>>
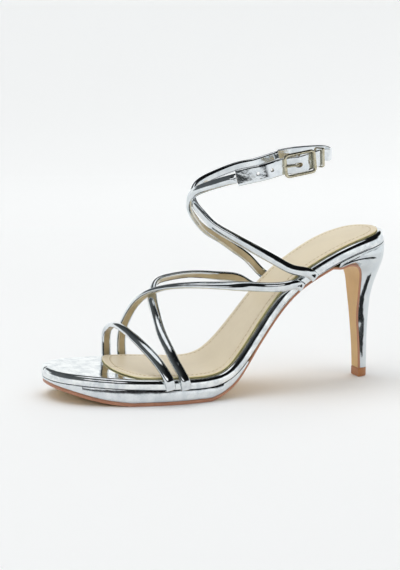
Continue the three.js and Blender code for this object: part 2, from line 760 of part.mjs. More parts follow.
// The band ends in an eye round the centre bar, slotted for the prong
function ankleBand() {
  const line = ankleUnderLine;
  const strip = solid(
    sweep(line, bandFrom, line.end, 30, flat, bandWidth, flatThick, throughBuckle));
  const eye = rod(eyeRadius, bandWidth, atBuckle(0, barOut), alongBar, 16);
  const bore = rod(barRadius + gap, 3 * bandWidth, atBuckle(0, barOut), alongBar);
  const slotWidth = 2 * (prongRadius + gap) + 0.5;
  const slotGeometry = new THREE.BoxGeometry(3 * eyeRadius, slotWidth, 4 * eyeRadius);
  const slotPlace = new THREE.Matrix4()
    .makeBasis(buckleHeading, buckleUp, buckleOut)
    .setPosition(atBuckle(0, barOut + eyeThick));
  const slot = solid(slotGeometry.applyMatrix4(slotPlace));
  return surface(strip.add(eye).subtract(bore).subtract(slot));
}

// The frame: a wire bent to a rounded rectangle, with the centre bar across it
function buckleFrame() {
  const halfWide = billetWidth / 2 + buckleAllowance + wireRadius;
  const path = [];
  for (const [turn, [signReach, signUp]] of [[1, 1], [-1, 1], [-1, -1], [1, -1]].entries()) {
    for (const share of evenly(4)) {
      const angle = (Math.PI / 2) * (turn + share);
      path.push({
        reach: signReach * (buckleReach - frameCorner) + frameCorner * Math.cos(angle),
        up: signUp * (halfWide - frameCorner) + frameCorner * Math.sin(angle),
        angle,
      });
    }
  }
  const skin = new Skin();
  const rings = path.map((spot) => evenly(8).slice(0, 8).map((share) => {
    const around = 2 * Math.PI * share;
    const side = wireRadius * Math.cos(around);
    return atBuckle(
      spot.reach + side * Math.cos(spot.angle),
      wireRadius * Math.sin(around),
      spot.up + side * Math.sin(spot.angle),
    );
  }));
  for (let i = 0; i < rings.length; i++) {
    const [here, there] = [rings[i], rings[(i + 1) % rings.length]];
    for (let j = 0; j < 8; j++) {
      const next = (j + 1) % 8;
      skin.quad(here[j], there[j], there[next], here[next]);
    }
  }
  const bar = rod(barRadius, 2 * halfWide, atBuckle(0, barOut), alongBar);
  return surface(solid(skin.geometry()).add(bar));
}

// The prong: a small eye on the centre bar and a rod that comes up through the billet and
// rests on the front bar of the frame
function buckleProng() {
  const rest = wireRadius + gap + prongRadius;
  const line = smoothLine([
    atBuckle(-1.0, -0.3),
    atBuckle(-1.9, 1.2),
    atBuckle(-2.9, 2.8),
    atBuckle(-4.6, 3.1),
    atBuckle(-6.8, 2.5),
    atBuckle(-buckleReach, rest),
    atBuckle(-buckleReach - wireRadius, rest - 0.1),
  ]);
  const facing = () => buckleUp.clone();
  const wire = solid(
    sweep(line, 0, line.end, 14, round, 2 * prongRadius, 2 * prongRadius, facing));
  const eye = rod(barRadius + gap + 0.7, 2 * prongRadius, atBuckle(0, barOut), alongBar);
  const bore = rod(barRadius + gap, 3 * bandWidth, atBuckle(0, barOut), alongBar);
  return surface(wire.add(eye).subtract(bore));
}

// The keeper: a flat metal loop round billet and band
function keeperLoop() {
  const lookUp = (table) => table.find((row) => row.reach === keeperReach).out;
  const onBillet = atBuckle(keeperReach, lookUp(billetReach));
  const onBand = atBuckle(keeperReach, lookUp(bandReach));
  const middle = onBillet.clone().lerp(onBand, 0.5);
  const heading = ankleOverLine.heading(ankleOverLine.runs.at(-2));
  const out = squareTo(heading, roundLeg(middle));
  const up = out.clone().cross(heading);
  const halfOut = (onBillet.sub(onBand).dot(out) + flatThick) / 2 + 1.5 * gap;
  const halfWide = billetWidth / 2 + buckleAllowance;
  const loop = (grow, radius) => {
    const [w, h] = [halfWide + grow, halfOut + grow];
    const shape = new THREE.Shape();
    shape.moveTo(-w + radius, -h);
    shape.absarc(w - radius, -h + radius, radius, -Math.PI / 2, 0, false);
    shape.absarc(w - radius, h - radius, radius, 0, Math.PI / 2, false);
    shape.absarc(-w + radius, h - radius, radius, Math.PI / 2, Math.PI, false);
    shape.absarc(-w + radius, -h + radius, radius, Math.PI, 1.5 * Math.PI, false);
    return shape;
  };
  const place = new THREE.Matrix4().makeBasis(up, out, heading).setPosition(middle);
  const block = (shape, depth) => {
    const options = { depth, bevelEnabled: false, curveSegments: 4 };
    const geometry = new THREE.ExtrudeGeometry(shape, options).translate(0, 0, -depth / 2);
    return solid(geometry.applyMatrix4(place));
  };
  const inner = block(loop(0, 0.4), 3 * keeperWidth);
  return surface(block(loop(keeperThick, 0.4 + keeperThick), keeperWidth).subtract(inner));
}

// Materials
const chrome = { color: 0xd9dcdc, roughness: 0.12, metalness: 1.0 };
const finishes = {
  outsole: { color: 0xc49173, roughness: 0.55, metalness: 0.0 },
  platform: chrome,
  footbed_board: chrome,
  insole: { color: 0xe8dabe, roughness: 0.7, metalness: 0.0 },
  heel: chrome,
  heel_tip: { color: 0xb97d4b, roughness: 0.5, metalness: 0.0 },
  toe_strap: chrome,
  instep_straps: chrome,
  ankle_straps: chrome,
  ankle_band: chrome,
  billet: chrome,
  buckle_frame: { color: 0xcfc8b0, roughness: 0.2, metalness: 1.0 },
  buckle_prong: { color: 0xcfc8b0, roughness: 0.2, metalness: 1.0 },
  keeper_loop: { color: 0xcfc8b0, roughness: 0.2, metalness: 1.0 },
};

const shapes = {
  outsole: outsole(),
  platform: platform(),
  footbed_board: footbedBoard(),
  insole: insole(),
  heel: heel(),
  heel_tip: heelTip(),
  toe_strap: toeStrap(),
  instep_straps: instepStraps(),
  ankle_straps: ankleStraps(),
  ankle_band: ankleBand(),
  billet: billet(),
  buckle_frame: buckleFrame(),
  buckle_prong: buckleProng(),
  keeper_loop: keeperLoop(),
};

const shoe = new THREE.Group();
for (const [name, geometry] of Object.entries(shapes)) {
  geometry.computeVertexNormals();
  const mesh = new THREE.Mesh(geometry, new THREE.MeshStandardMaterial(finishes[name]));
  mesh.name = name;
  shoe.add(mesh);
}

// The origin is the middle of the floor space that the shoe takes up
const box = new THREE.Box3().setFromObject(shoe);
const centre = box.getCenter(new THREE.Vector3());
shoe.position.set(-centre.x, -centre.y, -box.min.z);
shoe.updateMatrixWorld(true);

export default shoe;
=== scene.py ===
# %% [markdown]
# A strappy high-heeled sandal in mirror silver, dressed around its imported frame. It is a left
# shoe and stands on its sole. Each lesson below says what a piece or a finish is on the real
# shoe, how it could be made in Blender, and why this way was chosen.

import bmesh
import bpy
import numpy as np
from mathutils import Matrix, Vector


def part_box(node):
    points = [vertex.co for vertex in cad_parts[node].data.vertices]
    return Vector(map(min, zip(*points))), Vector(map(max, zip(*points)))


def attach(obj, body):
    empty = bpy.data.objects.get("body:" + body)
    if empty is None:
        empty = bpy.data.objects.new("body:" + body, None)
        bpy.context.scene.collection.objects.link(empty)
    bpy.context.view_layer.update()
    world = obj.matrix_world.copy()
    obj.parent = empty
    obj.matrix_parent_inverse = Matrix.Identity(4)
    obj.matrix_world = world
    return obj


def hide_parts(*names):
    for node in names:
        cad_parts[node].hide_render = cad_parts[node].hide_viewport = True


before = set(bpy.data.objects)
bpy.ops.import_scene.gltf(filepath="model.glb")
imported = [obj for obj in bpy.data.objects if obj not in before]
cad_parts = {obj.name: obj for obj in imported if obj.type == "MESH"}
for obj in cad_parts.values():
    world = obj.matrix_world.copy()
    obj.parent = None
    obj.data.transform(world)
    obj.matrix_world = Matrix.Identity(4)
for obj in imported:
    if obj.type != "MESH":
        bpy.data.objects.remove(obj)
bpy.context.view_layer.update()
print("nodes:", ", ".join(sorted(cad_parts)))

# %% [markdown]
# The frame gives where everything is, but its faces are large and flat, and a mirror finish shows
# every facet. So each piece is made again from the shoemaker's own sizes, with fine steps, in the
# same place. All sizes are in millimetres, and only the last step turns them into metres.
# Sections run along the shoe from the toe tip (along 0) to the back of the heel seat (along 1).

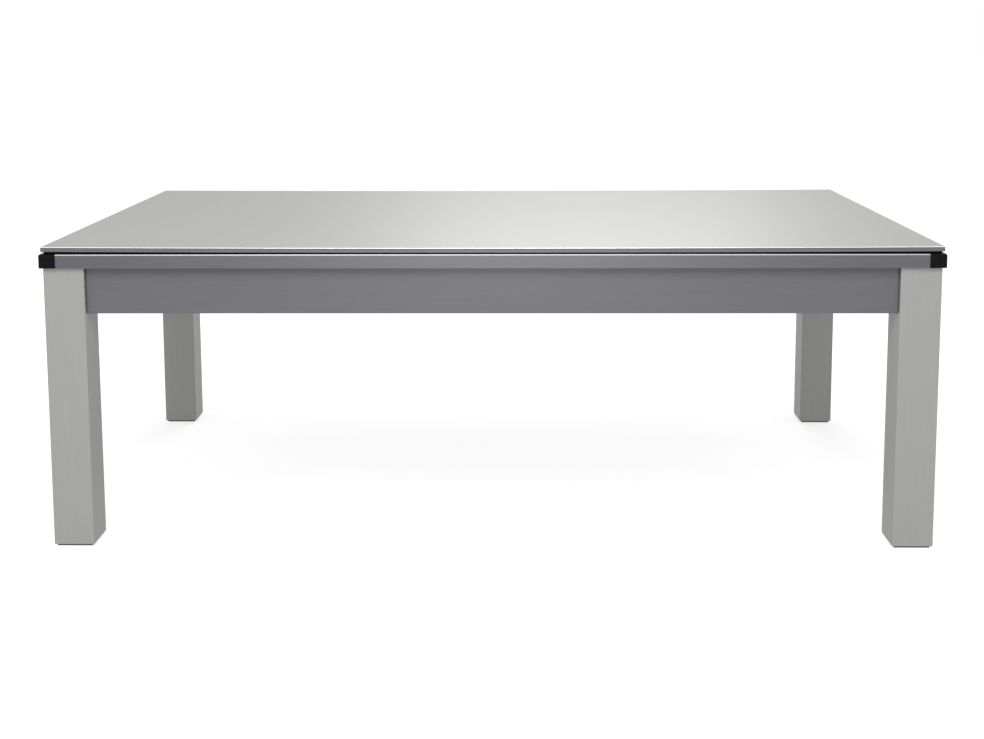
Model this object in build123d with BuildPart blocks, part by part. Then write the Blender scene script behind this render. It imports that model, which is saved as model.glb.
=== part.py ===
from build123d import *

import os
from math import radians, tan

# Pool table for a dining room: slate bed, slim aluminium rails, four square legs and a lift-off
# cover top. Millimetres. Origin on the floor under the middle of the table, +X along its length,
# +Z up. Every "inset" is measured inward from the overall outline.

os.makedirs("parts", exist_ok=True)

# ---- Overall ----
table_length = 2210.0
table_width = 1215.0
table_height = 760.0

# ---- Cover top ----
cover_thickness = 12.0
cover_inset = 5.0
cover_corner_radius = 3.0
cover_arris = 1.0
gasket_height = 6.0
gasket_width = 24.0
gasket_inset = 11.0
batten_width = 60.0
batten_depth = 20.0
batten_count = 3
batten_span = 1320.0
batten_clearance = 4.0

# ---- Rails ----
rail_width = 110.0
rail_face_height = 34.0
rail_wall = 4.0
rail_flange = 60.0
rail_bevel = 2.5
cap_length = 42.0
cap_proud = 1.0
cap_corner_radius = 6.0
cap_bevel = 3.0
cap_wall = 4.0
sight_radius = 5.0
sight_thickness = 1.5
sight_inset = 48.0
sub_rail_corner_gap = 8.0
sub_rail_side_end = 28.0

# ---- Balls, cushions and pockets ----
ball_diameter = 57.15
nose_ratio = 0.635
nose_drop = 6.0
cushion_back_drop = 1.0
cushion_nose_depth = 3.0
cushion_foot = 14.0
cushion_clearance = 0.3
corner_pocket_radius = 54.0
corner_pocket_setback = 15.0
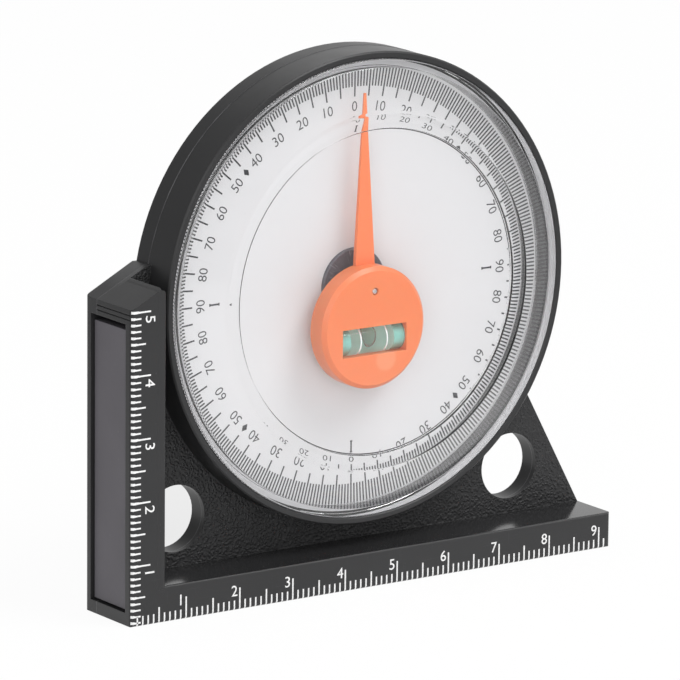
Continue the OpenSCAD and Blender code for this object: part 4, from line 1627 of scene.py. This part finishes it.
@dataclass
class Vial:
    """Small vial in the pointer's window: tube, plugs, rings, liquid and bubble.

    The tube is one clear rod round its fill, which is how a filled tube bends the light.
    """

    effects: Effects
    geometry: Geometry
    wall: float = 0.7 * MM
    plug_length: float = 1.9 * MM
    plug_gap: float = 0.02 * MM
    end_round: float = 0.15 * MM
    end_steps: int = 4
    steps: int = 96
    clear: ClearPlastic = ClearPlastic("vial_clear_plastic", (0.995, 1.0, 0.998))
    liquid: TintedFill = TintedFill("vial_tinted_liquid", (0.95, 1.0, 0.985), (0.66, 1.0, 0.9), 1.0)
    plug: MouldedPlastic = MouldedPlastic("vial_plug_teal", (0.25, 0.6, 0.52), (0.5, 0.75, 0.68), roughness=0.3,
                                          wear=0.1)
    ring: PrintInk = PrintInk("vial_ring_white", (0.9, 0.93, 0.92), (0.75, 0.8, 0.79), 0.35, 0.3)
    air: BubbleAir = BubbleAir("vial_bubble_air")

    def build(self) -> None:
        """Builds the tube and its fill and dresses the rest."""
        low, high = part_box("vial_tube")
        centre = Vector(((low.x + high.x) / 2, (low.y + high.y) / 2, (low.z + high.z) / 2))
        radius = (high.z - low.z) / 2
        half = (high.x - low.x) / 2
        bore = radius - self.wall
        easing = self.end_round
        tube_profile = [(0.0, -half), (radius - easing, -half)]
        tube_profile += corner((radius - easing, -half + easing), easing, -90, 0, self.end_steps)
        tube_profile += corner((radius - easing, half - easing), easing, 0, 90, self.end_steps) + [(0.0, half)]
        tube = lathe("vial_glass", tube_profile, centre, "X", self.steps, self.clear.build(self.effects))
        fill_half = half - self.plug_length - self.plug_gap
        fill_profile = [(0.0, -fill_half), (bore, -fill_half), (bore, fill_half), (0.0, fill_half)]
        fill = lathe("vial_fill", fill_profile, centre, "X", self.steps, self.liquid.build())
        for piece, node, slot in ((tube, "vial_tube", "vial_clear"), (fill, "vial_liquid", "vial_liquid")):
            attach(piece, "pointer")
            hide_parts(node)
            report(piece, "pointer")
        self.geometry.soften(paint("vial_plugs", self.plug.build(self.effects)))
        self.geometry.soften(paint("vial_rings", self.ring.build(self.effects)))
        self.geometry.soften(paint("vial_bubble", self.air.build()))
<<
Reproduce the lines exactly, taking as the first line the one with "shoe takes up" and as the last line the one with "before = set(bpy.data.objects)", and include nothing else.

**Solution to this problem**.
// The origin is the middle of the floor space that the shoe takes up
const box = new THREE.Box3().setFromObject(shoe);
const centre = box.getCenter(new THREE.Vector3());
shoe.position.set(-centre.x, -centre.y, -box.min.z);
shoe.updateMatrixWorld(true);

export default shoe;
=== scene.py ===
# %% [markdown]
# A strappy high-heeled sandal in mirror silver, dressed around its imported frame. It is a left
# shoe and stands on its sole. Each lesson below says what a piece or a finish is on the real
# shoe, how it could be made in Blender, and why this way was chosen.

import bmesh
import bpy
import numpy as np
from mathutils import Matrix, Vector


def part_box(node):
    points = [vertex.co for vertex in cad_parts[node].data.vertices]
    return Vector(map(min, zip(*points))), Vector(map(max, zip(*points)))


def attach(obj, body):
    empty = bpy.data.objects.get("body:" + body)
    if empty is None:
        empty = bpy.data.objects.new("body:" + body, None)
        bpy.context.scene.collection.objects.link(empty)
    bpy.context.view_layer.update()
    world = obj.matrix_world.copy()
    obj.parent = empty
    obj.matrix_parent_inverse = Matrix.Identity(4)
    obj.matrix_world = world
    return obj


def hide_parts(*names):
    for node in names:
        cad_parts[node].hide_render = cad_parts[node].hide_viewport = True


before = set(bpy.data.objects)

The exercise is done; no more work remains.